• What needs to be done
Print the listing below from its opening line through the line holding "import Module from", both ends included.

• Given data
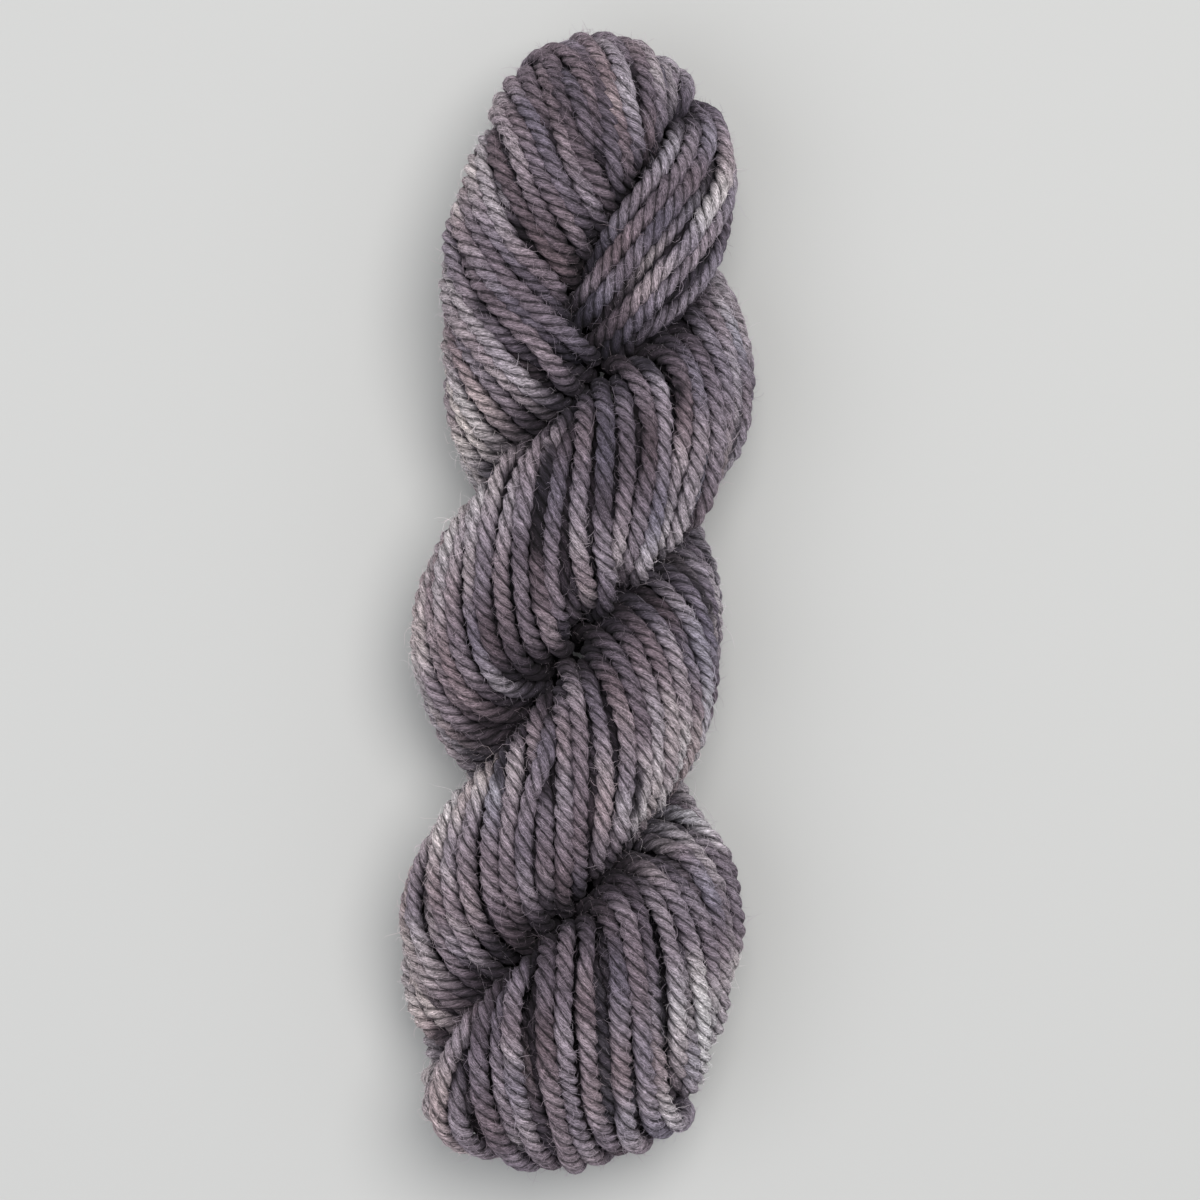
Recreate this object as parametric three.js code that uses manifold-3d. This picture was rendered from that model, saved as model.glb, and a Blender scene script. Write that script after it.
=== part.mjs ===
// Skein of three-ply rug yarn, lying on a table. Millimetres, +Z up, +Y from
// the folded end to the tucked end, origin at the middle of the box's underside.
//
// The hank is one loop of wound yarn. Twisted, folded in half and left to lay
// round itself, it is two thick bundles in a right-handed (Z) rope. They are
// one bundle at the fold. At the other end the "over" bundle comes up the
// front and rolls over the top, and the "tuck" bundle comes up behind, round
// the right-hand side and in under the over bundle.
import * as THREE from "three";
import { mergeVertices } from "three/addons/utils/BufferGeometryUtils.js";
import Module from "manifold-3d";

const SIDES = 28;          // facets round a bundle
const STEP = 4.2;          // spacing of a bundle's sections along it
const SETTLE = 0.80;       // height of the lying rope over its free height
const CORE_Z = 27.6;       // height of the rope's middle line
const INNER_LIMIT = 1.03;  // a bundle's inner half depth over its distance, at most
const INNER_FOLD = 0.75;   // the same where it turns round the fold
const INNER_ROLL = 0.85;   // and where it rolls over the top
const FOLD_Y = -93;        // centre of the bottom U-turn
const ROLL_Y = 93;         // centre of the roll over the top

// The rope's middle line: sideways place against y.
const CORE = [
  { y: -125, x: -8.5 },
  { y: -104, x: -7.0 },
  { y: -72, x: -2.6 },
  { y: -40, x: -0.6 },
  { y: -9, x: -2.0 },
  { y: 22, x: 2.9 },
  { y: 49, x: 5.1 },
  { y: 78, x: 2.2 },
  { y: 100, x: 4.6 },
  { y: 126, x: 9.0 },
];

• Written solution
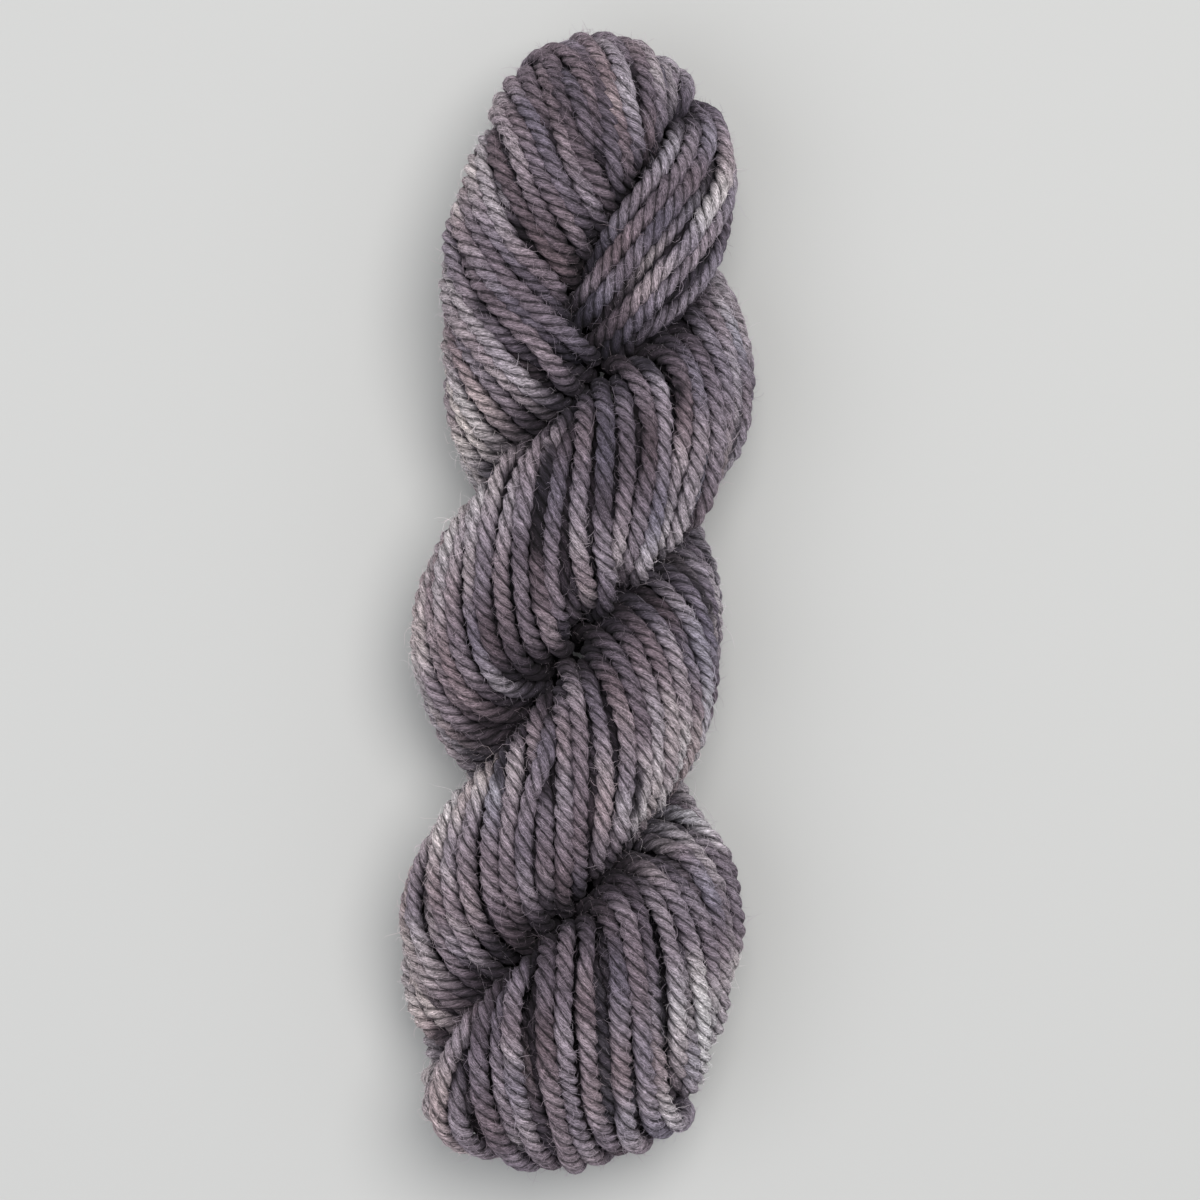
Recreate this object as parametric three.js code that uses manifold-3d. This picture was rendered from that model, saved as model.glb, and a Blender scene script. Write that script after it.
=== part.mjs ===
// Skein of three-ply rug yarn, lying on a table. Millimetres, +Z up, +Y from
// the folded end to the tucked end, origin at the middle of the box's underside.
//
// The hank is one loop of wound yarn. Twisted, folded in half and left to lay
// round itself, it is two thick bundles in a right-handed (Z) rope. They are
// one bundle at the fold. At the other end the "over" bundle comes up the
// front and rolls over the top, and the "tuck" bundle comes up behind, round
// the right-hand side and in under the over bundle.
import * as THREE from "three";
import { mergeVertices } from "three/addons/utils/BufferGeometryUtils.js";
import Module from "manifold-3d";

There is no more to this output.